I suppose I could increase the maximum length. 🤔

@forensication Hmm ... how is the character length negotiated relative to the words? If forcing a specific length, don't some words have to be discarded (reducing the keyspace)?
@tychotithonus Minimum length, not absolute length.

@forensication Ah - so the keyspace impact wouldn't be as significant (but would be non-zero, unless your wordlist is curated to be full of long-ish words?)

(I don't mean to pendant you to death - I just find this stuff fascinating!)

@tychotithonus I'm right there with you. This all started with the need to create passwords that are easy for humans to use and remember but awful for computers to crack, but also easy to get someone on the other end of the phone to type in and decrypt that hard drive I sent them.

I doubt anyone will easily remember "2NYnCFBv4FD!" without a good deal of mental gymnastics, but "biker shouted our authenticity" will hold in your short-term memory long enough to type it in without any issues - and will probably be stuck in your head after a few uses. The funny ones seem to be the most memorable.

Like every other password, this requires that the system storing the password is not doing bad things and the attacker does not know something about how your password is selected.

Even if the attacker knows someone used Passwordhaus with the defaults, they would need to guess the ever-evolving ~20k word list and start assembling phrases from the words to make phrases at least 25 characters long.

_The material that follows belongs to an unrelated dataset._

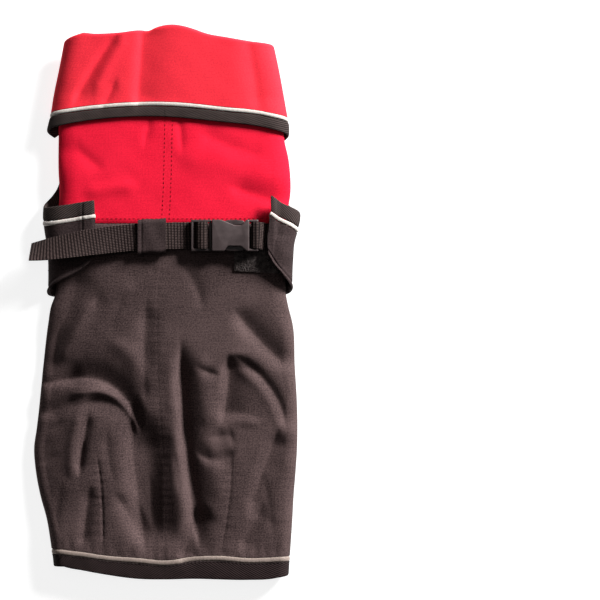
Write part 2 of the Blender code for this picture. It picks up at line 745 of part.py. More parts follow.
def add_front_trim(side, pipe_finish, binding_finish, collection):
    """Add the piping and the binding along one front edge on the belly."""
    ending = "right" if side > 0 else "left"
    u, y = front_line(side)
    tube = COAT.point(side, u, y, PIPE_DEPTH)
    strip = []
    for share in np.linspace(0, 1, 3):
        moved = offset_line(u, y, -EDGE_STEP - share * EDGE_WIDTH)
        strip.append(COAT.point(side, *moved))
    add_tube(f"edge_piping_{ending}", tube, PIPE_RADIUS, pipe_finish, collection)
    add_wall(f"edge_binding_{ending}", np.stack(strip), BINDING, binding_finish, collection)


def chest_lines(side):
    """Return the armhole edge's piping line and the bottom line below it, as u and y."""
    rules = CHEST_RIGHT if side > 0 else CHEST_LEFT
    top_u = [CHEST.around(row.face, row.x_top, row.y_top, side) for row in rules]
    low_u = [CHEST.around(row.face, row.x_low, row.y_low, side) for row in rules]
    top_y = [row.y_top for row in rules]
    chord = chord_lengths(top_u, top_y)
    turn = chord[sum(row.face == "belly" for row in rules) - 1]
    t = np.concatenate([np.linspace(0.0, turn, STRIP_POINTS)[:-1],
                        np.linspace(turn, chord[-1], WING_POINTS)])
    low_y = smooth(chord, [row.y_low for row in rules])
    return smooth(chord, top_u)(t), smooth(chord, top_y)(t), smooth(chord, low_u)(t), low_y(t)


def add_chest(finish, pipe_finish, binding_finish, collection):
    """Add the chest panel and the piping and binding along its two armhole edges."""
    halves = []
    for side, ending in ((1.0, "right"), (-1.0, "left")):
        u, y, low_u, low_y = chest_lines(side)
        along = np.arange(len(u))
        curled = ramp(along, STRIP_POINTS - 4, STRIP_POINTS)
        curled = curled - ramp(along, STRIP_POINTS + 8, STRIP_POINTS + 12)
        step = EDGE_STEP + CURL_STEP * curled
        panel_u, panel_y = offset_line(u, y, -step)
        middle = np.linspace(0, 1, 4)[:-1]
        top_u = np.concatenate([middle * panel_u[0], panel_u])
        top_y = np.concatenate([0 * middle + panel_y[0], panel_y])
        base_u = np.concatenate([middle * low_u[0], low_u])
        base_y = np.concatenate([0 * middle + low_y[0], low_y])
        share = np.linspace(0, 1, CHEST_ROWS + 1)[:, None]
        grid_u = base_u + share * (top_u - base_u)
        grid_y = base_y + share * (top_y - base_y)
        halves.append(CHEST.point(side, grid_u, grid_y))
        depth = PIPE_DEPTH - PIPE_PROUD * ramp(along, STRIP_POINTS, STRIP_POINTS + 5)
        tube = CHEST.point(side, u, y, depth)
        narrowing = ramp(along, STRIP_POINTS - 3, STRIP_POINTS + 3)
        width = CHEST_WIDTH - (CHEST_WIDTH - CHEST_SIDE_WIDTH) * narrowing
        lean = WING_LEAN * ramp(along, len(u) - 7, len(u) - 1) if side > 0 else 0.0
        forward_u = np.gradient(u) / np.hypot(np.gradient(u), np.gradient(y))
        forward_y = np.gradient(y) / np.hypot(np.gradient(u), np.gradient(y))
        strip = []
        for part in np.linspace(0, 1, 3):
            moved_u, moved_y = offset_line(u, y, step + part * width)
            moved_u = moved_u + part * lean * forward_u
            strip.append(CHEST.point(side, moved_u, moved_y + part * lean * forward_y))
        add_tube(f"chest_piping_{ending}", tube, PIPE_RADIUS, pipe_finish, collection)
        add_wall(f"chest_binding_{ending}", np.stack(strip), BINDING, binding_finish, collection)
    right, left = halves
    points = np.concatenate([left[:, :0:-1], right], axis=1)
    add_wall("chest_panel", points, CLOTH, finish, collection)


def add_lining(finish, collection):
    """Add the fleece inside the back, which joins the cloth at the hem and hangs free above it."""
    x = np.linspace(LINING_LEFT, LINING_RIGHT, LINING_COLUMNS + 1)
    bottom = HEM_PIPING(x) + EDGE_STEP + GAP
    share = np.linspace(0, 1, LINING_ROWS + 1)[:, None]
    y = LINING_TOP + share * (bottom - LINING_TOP)
    joined = CLOTH + 2 * GAP
    drop = LINING_DROP - (LINING_DROP - joined) * ramp(share, 0.8, 1.0)
    flat_back = back_face(x, y) - fold_height(x, y)
    z = flat_back - drop + LINING_FOLD_SHARE * fold_height(x, y)
    points = np.stack(np.broadcast_arrays(x, y, z), axis=-1)
    add_wall("lining", points, LINING, finish, collection)


def strap_points(rows, width):
    """Return the outer face of a strap: its width turned by each row's tilt."""
    points = []
    for share in (-0.5, 0.0, 0.5):
        column = []
        for row in rows:
            turn = math.radians(row.tilt)
            across = share * width
            column.append((row.x, row.y + across * math.cos(turn), row.z - across * math.sin(turn)))
        points.append(column)
    return np.array(points)


def add_strap(name, rows, finish, collection, flip):
    """Add a strap from its rows, thickened towards the inside of its turn."""
    points = strap_points(rows, WEB_WIDTH)
    faces = grid_faces(*points.shape[:2])
    faces = faces if flip else faces[:, ::-1]
    return add_sheet(name, points, faces, WEB, finish, collection)


def add_keeper(finish, collection):
    """Add the keeper: a flat loop of cloth round both layers of the left strap."""
    middle = (KEEPER_LOW + KEEPER_HIGH) / 2
    corner = (KEEPER_HIGH - KEEPER_LOW) / 2
    turn = np.linspace(0, math.pi, 6)
    half_y = KEEPER_HALF_WIDTH - corner + corner * np.sin(turn)
    half_z = middle + corner * np.cos(turn)
    loop_y = np.concatenate([half_y, -half_y])
    loop_z = np.concatenate([half_z, 2 * middle - half_z])
    x = np.array(KEEPER_X)[:, None]
    y = KEEPER_Y + KEEPER_SLOPE * (x - KEEPER_X[1]) + loop_y
    points = np.stack(np.broadcast_arrays(x, y, loop_z), axis=-1)
    faces = grid_faces(*points.shape[:2], closed=True)[:, ::-1]
    return add_sheet("keeper", points, faces, KEEPER_WALL, finish, collection)


def rounded_loop(x0, x1, y0, y1, radius, corner_steps=3):
    """Return a rectangle's corner points with round corners."""
    points = []
    for cx, cy, start in ((x1 - radius, y1 - radius, 0), (x0 + radius, y1 - radius, 90),
                          (x0 + radius, y0 + radius, 180), (x1 - radius, y0 + radius, 270)):
        for step in range(corner_steps + 1):
            turn = math.radians(start + 90 * step / corner_steps)
            points.append((cx + radius * math.cos(turn), cy + radius * math.sin(turn)))
    return points


def add_outline(name, loops, low, height, finish, collection):
    """Add a flat plate from an outer loop and its holes."""
    curve = bpy.data.curves.new(name, "CURVE")
    curve.dimensions = "2D"
    curve.fill_mode = "BOTH"
    curve.extrude = height / 2 * MM
    for loop in loops:
        line = curve.splines.new("POLY")
        line.use_cyclic_u = True
        line.points.add(len(loop) - 1)
        for point, (x, y) in zip(line.points, loop):
            point.co = (x * MM, y * MM, 0.0, 1.0)
    made = add_object(name, curve, finish, collection)
    made.location.z = (low + height / 2) * MM
    return made


def prong_outline(start, sign):
    """Return one half of the prongs' outline, from the frame to the middle prong's tip."""
    outer = BUCKLE_WIDTH / 2 - 0.2
    points = [
        (FRAME_END, PRONG_HALF), (start, PRONG_HALF), (start + PRONG_GROWTH, outer),
        (PRONG_END - TIP_CHAMFER, outer), (PRONG_END, PRONG_TIP), (PRONG_END, PRONG_INNER),
        (PRONG_ROOT, PRONG_INNER), (PRONG_ROOT, GUIDE_HALF), (GUIDE_END, GUIDE_HALF),
    ]
    return [(x, BELT_Y + sign * y) for x, y in points]


def add_buckle_male(finish, collection):
    """Add the strap side of the buckle: a frame with two slots, and its prongs."""
    half = BUCKLE_WIDTH / 2
    chamfer = 1.2
    low_side = [
        (MALE_START, BELT_Y - half + chamfer), (MALE_START + chamfer, BELT_Y - half),
        (FRAME_END, BELT_Y - half), *prong_outline(NOTCH_LOW_START, -1),
    ]
    high_side = [
        (MALE_START, BELT_Y + half - chamfer), (MALE_START + chamfer, BELT_Y + half),
        (FRAME_END, BELT_Y + half), *prong_outline(NOTCH_HIGH_START, 1),
    ]
    outer_slot = rounded_loop(*OUTER_SLOT, BELT_Y - SLOT_HALF, BELT_Y + SLOT_HALF, 0.3, 1)
    inner_slot = rounded_loop(*INNER_SLOT, BELT_Y - SLOT_HALF, BELT_Y + SLOT_HALF, 0.3, 1)
    loops = [low_side + high_side[::-1], outer_slot, inner_slot]
    return add_outline("buckle_male", loops, PLATE_LOW, PLATE, finish, collection)


def add_box(name, x0, x1, y0, y1, z0, z1, collection):
    """Add a box between two corners."""
    bpy.ops.mesh.primitive_cube_add(size=1.0)
    made = bpy.context.object
    made.name = name
    made.dimensions = ((x1 - x0) * MM, (y1 - y0) * MM, (z1 - z0) * MM)
    made.location = ((x0 + x1) / 2 * MM, (y0 + y1) / 2 * MM, (z0 + z1) / 2 * MM)
    bpy.ops.object.transform_apply(location=False, rotation=False, scale=True)
    for old in list(made.users_collection):
        old.objects.unlink(made)
    collection.objects.link(made)
    return made


def add_cutter(name, x0, x1, y0, y1, z0, z1, collection):
    """Add a box that cuts the shell."""
    made = add_box(name, x0, x1, y0, y1, z0, z1, collection)
    made.hide_render = True
    made.display_type = "WIRE"
    return made


def add_buckle_female(finish, collection, cutters):
    """Add the socket side of the buckle: a hollow shell with side notches and a strap bar."""
    low_y = BELT_Y - BUCKLE_WIDTH / 2
    high_y = BELT_Y + BUCKLE_WIDTH / 2
    low = SHELL_LOW
    high = SHELL_LOW + SHELL_HEIGHT
    shell = add_box("buckle_female", SHELL_START, SHELL_START + SHELL_LENGTH, low_y, high_y, low,
                    high, collection)
    shell.data.materials.append(finish)
    round_off = shell.modifiers.new("Round", "BEVEL")
    round_off.width = 1.6 * MM
    round_off.segments = 2
    floor = PLATE_LOW - PLATE_PLAY
    roof = PLATE_LOW + PLATE + PLATE_PLAY
    slot = (BELT_Y - SLOT_HALF - 0.1, BELT_Y + SLOT_HALF + 0.1)
    inner_low = low_y + SHELL_WALL
    inner_high = high_y - SHELL_WALL
    deep = 2.0
    cuts = (
        ("socket", SHELL_START - deep, SOCKET_END, inner_low, inner_high, floor, roof),
        ("notch_low", NOTCH_LOW_START - 0.2, PRONG_END, low_y - deep, inner_low + deep, floor, roof),
        ("notch_high", NOTCH_HIGH_START - 0.2, PRONG_END, inner_high - deep, high_y + deep, floor,
         roof),
        ("strap_slot", *STRAP_SLOT, *slot, low - deep, high + deep),
        ("bar_low", BAR_START, BAR_CUT_END, *slot, low - deep, low + BAR_LOWERED),
        ("bar_high", BAR_START, BAR_CUT_END, *slot, high - BAR_SUNK, high + deep),
    )
    for name, *box in cuts:
        cut = shell.modifiers.new(name, "BOOLEAN")
        cut.operation = "DIFFERENCE"
        cut.object = add_cutter(f"cut_{name}", *box, cutters)
    return shell


def add_patch(finish, collection):
    """Add the loop patch sewn on the back beneath the buckle."""
    over = np.linspace(PATCH_INNER, PATCH_OUTER, 8)
    low = PATCH_LOW - PATCH_SLOPE * (PATCH_INNER - over)
    y = low + np.linspace(0, 1, 5)[:, None] * (PATCH_HIGH - low)
    _, flat, _, _, _, _, lower, upper = COAT.section(1.0, y)
    points = COAT.point(1.0, flat + lower + upper + over, y, -GAP - PATCH)
    return add_wall("patch", points, PATCH, finish, collection)


def add_label(finish, collection):
    """Add the bare label that lies under the left belly flap."""
    half_width = LABEL_WIDTH / 2
    half_length = LABEL_LENGTH / 2
    made = add_box("label", LABEL_X - half_width, LABEL_X + half_width, LABEL_Y - half_length,
                   LABEL_Y + half_length, 0.0, LABEL, collection)
    made.data.materials.append(finish)
    return made


def main():
    """Build the coat's pieces in a collection of their own."""
    for old in list(bpy.data.objects):
        bpy.data.objects.remove(old, do_unlink=True)
    coat = bpy.data.collections.new("dog_coat")
    cutters = bpy.data.collections.new("cutters")
    bpy.context.scene.collection.children.link(coat)
    bpy.context.scene.collection.children.link(cutters)

    black = material("black_softshell", (0.045, 0.030, 0.030), 0.85)
    red = material("red_softshell", (0.80, 0.010, 0.035), 0.75)
    twill = material("twill_binding", (0.030, 0.021, 0.020), 0.80)
    grey = material("piping", (0.60, 0.52, 0.48), 0.45)
    webbing = material("webbing", (0.040, 0.030, 0.028), 0.75)
    plastic = material("dark_plastic", (0.060, 0.052, 0.052), 0.50)
    fleece = material("grey_fleece", (0.30, 0.27, 0.28), 0.95)
    pile = material("loop_pile", (0.040, 0.030, 0.030), 0.95)
    rubber = material("label_rubber", (0.10, 0.075, 0.075), 0.60)

    for side in (1.0, -1.0):
        add_body(side, black, coat)
        add_neck(side, red, coat)
        add_front_trim(side, grey, twill, coat)
    add_collar(red, coat)
    add_collar_trim(grey, twill, coat)
    add_hem_trim(grey, twill, coat)
    add_chest(black, grey, twill, coat)
    add_lining(fleece, coat)
    add_strap("belt_left", BELT_LEFT, webbing, coat, False)
    add_strap("belt_right", BELT_RIGHT, webbing, coat, True)
    add_keeper(black, coat)
    add_buckle_male(plastic, coat)
    add_buckle_female(plastic, coat, cutters)
    add_patch(pile, coat)
    add_label(rubber, coat)


main()
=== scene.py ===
"""Looks of the dog coat that lies flat with its back up: cloth, trim, strap, buckle and studio.

Sizes are in millimetres in the frame's axes. The collar is at +Y, the hem at -Y, X = 0 is the
middle of the back and +X the side with the buckle. The belly lies on the floor at z = 0.
MM turns millimetres into metres when a mesh is made.
"""

from __future__ import annotations

import logging
import math
from dataclasses import dataclass, field
from enum import Enum
from typing import Callable, NamedTuple, Sequence

import bpy
import numpy as np
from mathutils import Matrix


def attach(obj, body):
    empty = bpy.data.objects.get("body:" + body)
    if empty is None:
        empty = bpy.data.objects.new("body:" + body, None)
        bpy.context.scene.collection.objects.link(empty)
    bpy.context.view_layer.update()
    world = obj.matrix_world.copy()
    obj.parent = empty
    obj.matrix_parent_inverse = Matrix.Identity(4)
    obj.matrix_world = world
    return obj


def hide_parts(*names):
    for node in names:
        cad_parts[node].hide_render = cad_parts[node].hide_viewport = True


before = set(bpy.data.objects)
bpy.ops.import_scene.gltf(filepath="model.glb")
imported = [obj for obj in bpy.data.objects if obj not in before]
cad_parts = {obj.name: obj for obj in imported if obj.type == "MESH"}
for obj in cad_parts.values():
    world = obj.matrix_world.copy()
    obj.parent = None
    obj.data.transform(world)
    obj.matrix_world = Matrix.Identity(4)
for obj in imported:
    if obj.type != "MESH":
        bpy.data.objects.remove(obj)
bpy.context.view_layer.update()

LOG = logging.getLogger("dog_coat")
Array = np.ndarray
Color = tuple[float, float, float]
Height = Callable[[Array, Array], Array]
MM = 0.001
ROOT = "root"
FLOOR_Z = -0.0003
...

Two long words, if the attacker knows that much, is not a great keyspace at 4*10^8, but typically, I see four words at 1.6*10^17 and five words at 3.2*10^21 while still being easy to remember and type.

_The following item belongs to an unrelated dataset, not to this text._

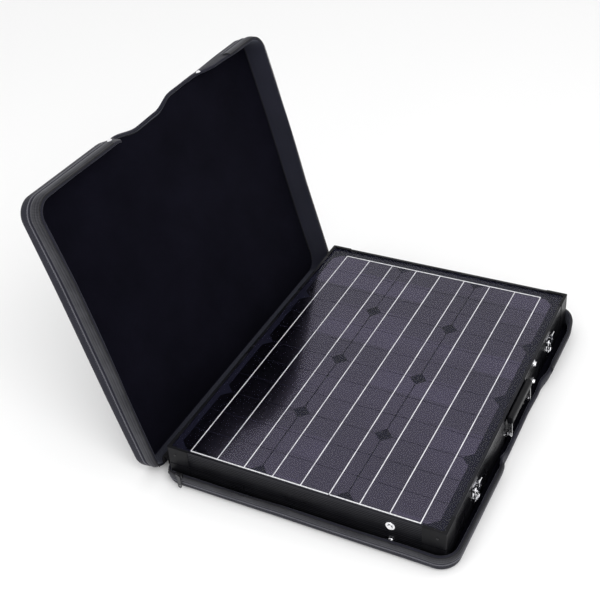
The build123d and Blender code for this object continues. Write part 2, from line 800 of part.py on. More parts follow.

By comparison, if the attacker knows nothing and is just trying to crack hashes, the 25-character default results in at least 6*10^35 possible combinations for them to attack. It's probably safe enough not to lose sleep worrying about brute-force attacks for now.

@forensication I'm tracking up until the last sentence. :D

Just like in other crypto arenas, we have to apply Kerkhoffs' Principle - that the attacker knows everything about the system except the actual secret. So we have to set the lower bound on the security properties of the system on the actual total number of possibilities, assuming the attacker knows the dictionary and how many words.

And I say this not just theoretically, but as someone who has cracked literally hundreds of millions of real-world passwords, including those using "modest" / "good enough" passphrase parameters.

In other words: we crack passwords like these all the time.

@tychotithonus Right. If someone stores your password badly, it is crackable with enough resources. This is not about that. This is about making stage one of your layered authentication not suck.
@forensication Fair! If you're willing to disclose the dictionary (And by Kerkhoffs', you shouldn't be, right 😉​ ... I'd be curious to tackle the Hashmob 'left list' corpus to determine how many might match.
@tychotithonus I'm not willing to disclose the dictionary, but I did happen to disclose in a previous toot that the program has been reading the NY Times every day for several years - so there's a good start.

@forensication Well, any uneasiness about disclosing the methodology components is a classic 'tell' that there's an opportunity for improvement relative to alignment with Kerkhoffs'. But I suspect that's where we'll have to agree to disagree, then. :D

(Don't get me wrong, though - a 1017 passphrase is a significant improvement over human-generated passwords!)

@tychotithonus And if I did share it, you would shame me for disclosing the wordlist so the attacker could tailor the attack. The winning move is not to play.
@forensication Whoa - 'shame' wasn't the intent here. I've been trying to be even handed in a largely math-oriented objective context, based on well-established principles and practical operational experience. Didn't realize it was unwelcome - I'll disengage. No ill will.
@tychotithonus Maybe an overreaction on my part and the fact that this is a text-based medium. This is something I made for fun and has been an interesting real-world study of how well people remember and forget important bits of data. I accept there is no perfect solution to the password problem, but we still need them from time to time - so I made Passwordhaus.